Despite the deteriorating economy, Massa increased welfare spending and announced tax breaks during the campaign, contrasting his determination to maintain Argentina’s social safety nets with Milei’s pledge to slash the number of government ministries.
“In the weeks through Sunday November 19, the government is expected to continue to pull rabbits out of a hat in an attempt to muddle through and avoid a disordered devaluation,” said Diego Pereira and colleagues at JPMorgan in a note. “The continuation of lax fiscal policy going into the run-off would only aggravate the magnitude of the imbalances to correct following the presidential election.”
Milei’s insurgent bid for the presidency has been fuelled by widespread frustration in Argentina after several decades of economic woes.
He ran a furious campaign against mismanagement and corruption by Argentina’s political establishment while promising to slash spending by up to 15 per cent of gross domestic product and adopt the US currency. He also opposed abortion, denied climate change and attacked the Argentine-born Pope Francis, a former Buenos Aires archbishop, as a “filthy leftist” and an “imbecile”.
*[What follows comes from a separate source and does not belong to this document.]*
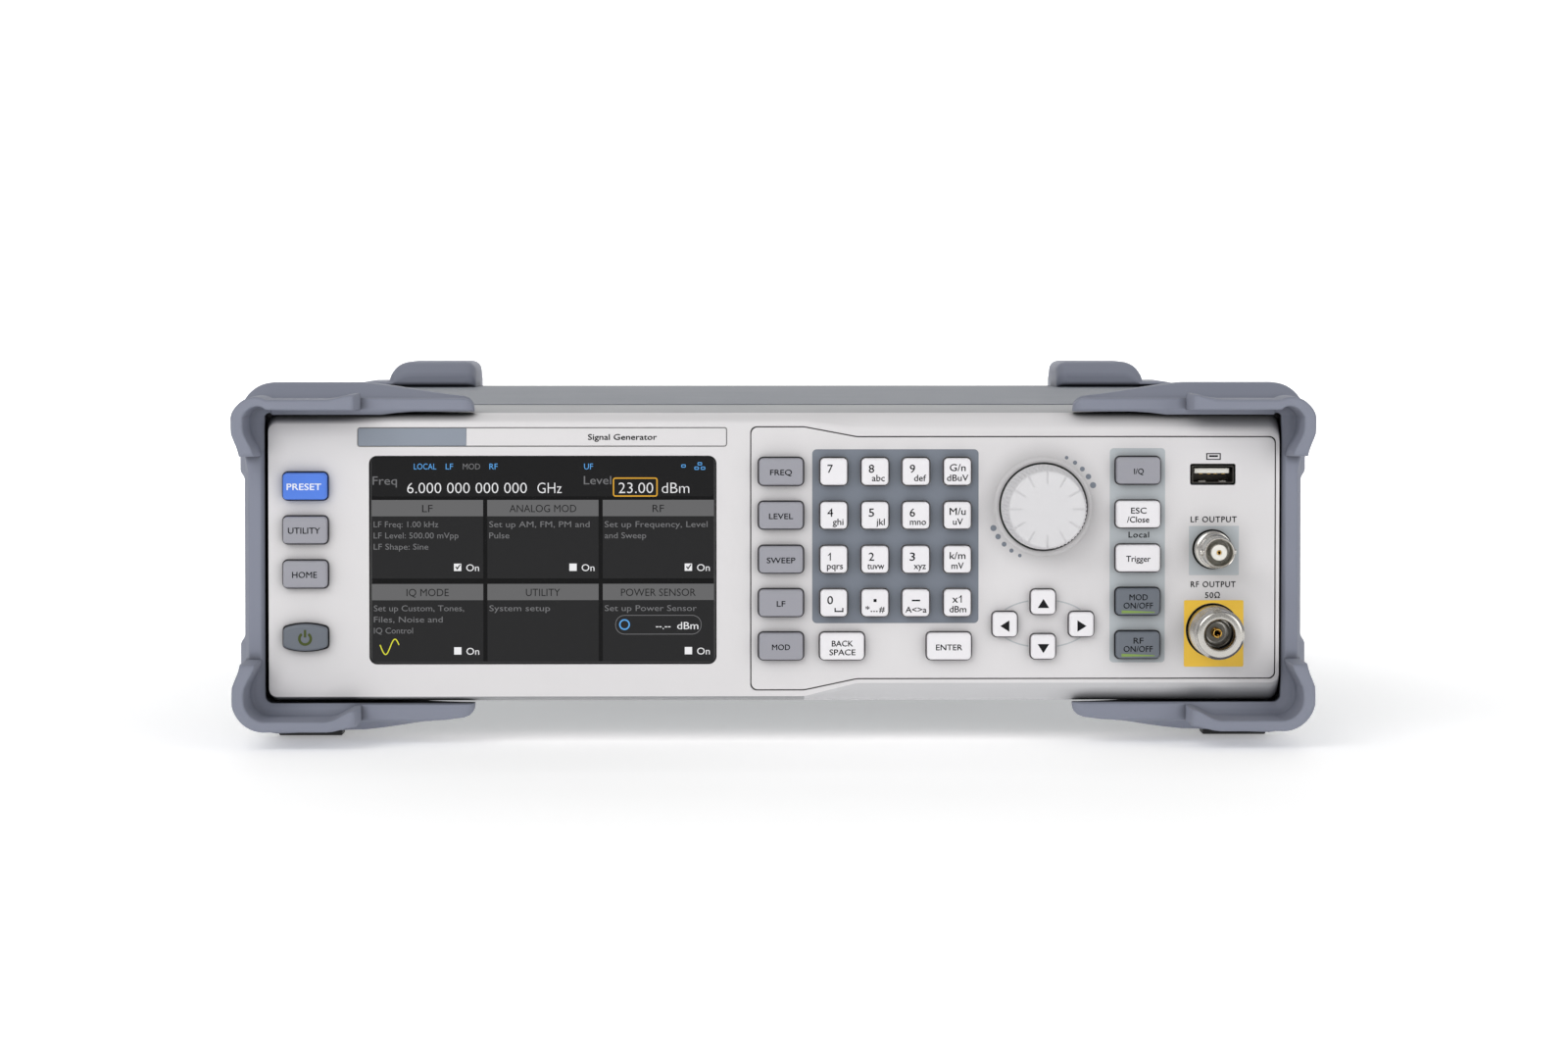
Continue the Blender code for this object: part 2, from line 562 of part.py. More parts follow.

Neither of next month’s second-round contenders will have a majority in Argentina’s congress. Projections from the congressional vote showed the Peronists will have 108 seats in the lower house, 21 short of a majority, with JxC at 93, Milei’s party at 37 and the remainder going to small blocs. In the senate, where a third of the 72 seats were up for grabs, the Peronists will have 34 seats, JxC 24 and LLA eight.
Massa’s national victory owed much to a strong performance by the Peronists in Buenos Aires province, where more than a third of Argentines live. Incumbent Axel Kicillof, an ally of former Peronist president and current vice-president Cristina Fernández de Kirchner, triumphed in the gubernatorial race there with 44.9 per cent, far ahead of JxC’s 26.6 per cent.
While markets had been unnerved by Milei’s plans to overhaul the economy, the Peronists’ strong performance might hit Argentina’s already deeply distressed government bonds, said Martín Rapetti, executive director of economics consultancy Equilibria.
“Massa promises much better governability than Milei but the market consensus has doubts about whether Massa really wants to or is able to do the reforms that Argentina needs,” he said.